- _DESCRIPTION OF THE TASK_: Only the lines from the start of the material through the line containing "# centre of" are to be extracted, exactly as they appear.

◆ ◆ ◆ ◆

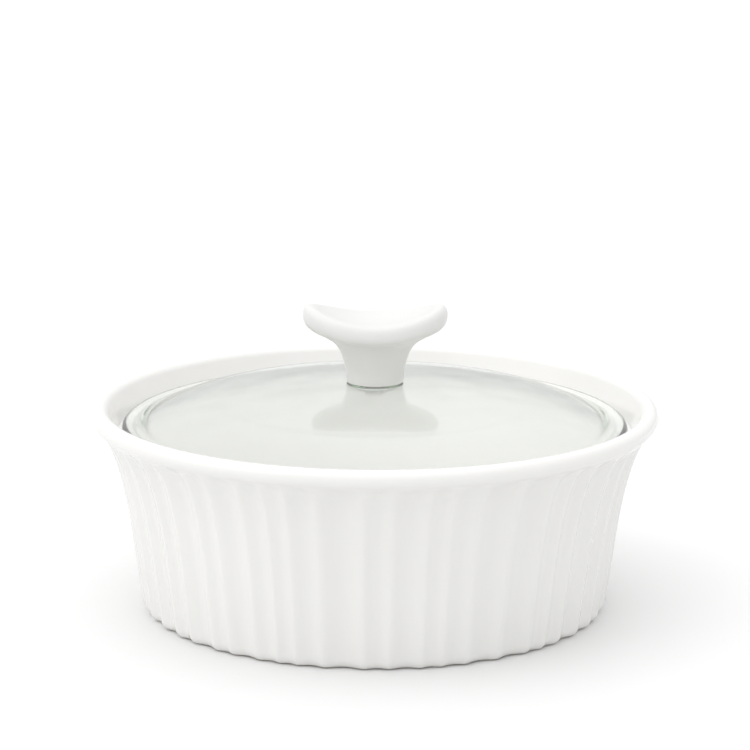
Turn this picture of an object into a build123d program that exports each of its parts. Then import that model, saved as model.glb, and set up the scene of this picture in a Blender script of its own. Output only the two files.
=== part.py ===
from build123d import *
import os
from math import acos, asin, cos, radians, sin, tan

os.makedirs("parts", exist_ok=True)

# A round stoneware casserole dish with a fluted wall, and a glass lid that
# rests on a ledge inside the rim. Millimetres, +Z up, the origin at the
# centre of the foot, the long way of the knob along X.

# ---- dish -------------------------------------------------------------------
dish_height = 91.0
lip_outer_radius = 125.0
lip_bead_radius = 4.0
lip_underside_angle = 50.0      # degrees below level, where the bead turns in
lip_inner_lean = 19.4           # lean of the wall between ledge and bead
flutes_end_height = 83.0        # the flutes have faded out here, under the bead
flutes_end_radius = 122.4

foot_radius = 98.5              # flat of the base, to the start of its corner
corner_radius = 5.0
corner_angles = [0, 30, 60, 90]

# Height, radius over the ridges and share of the full flute depth. The levels
# of a smooth loft are evenly spaced, so that it doesn't swing between them.
wall_sections = [
    (corner_radius, foot_radius + corner_radius, 1.0),
    (23.0, 106.0, 1.0),
    (41.0, 108.5, 1.0),
    (59.0, 112.05, 1.0),
    (76.0, 117.7, 1.0),
]
fade_sections = [
    wall_sections[-1],
    (79.5, 119.7, 0.75),
    (flutes_end_height, flutes_end_radius, 0.0),
]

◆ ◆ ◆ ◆

- _ANSWER TO THE TASK_:
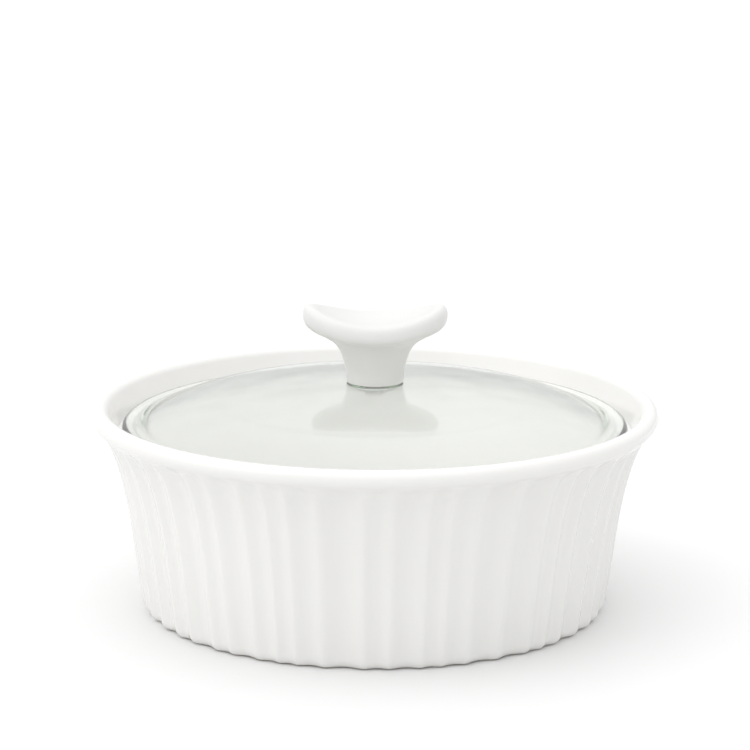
Turn this picture of an object into a build123d program that exports each of its parts. Then import that model, saved as model.glb, and set up the scene of this picture in a Blender script of its own. Output only the two files.
=== part.py ===
from build123d import *
import os
from math import acos, asin, cos, radians, sin, tan

os.makedirs("parts", exist_ok=True)

# A round stoneware casserole dish with a fluted wall, and a glass lid that
# rests on a ledge inside the rim. Millimetres, +Z up, the origin at the
# centre of the foot, the long way of the knob along X.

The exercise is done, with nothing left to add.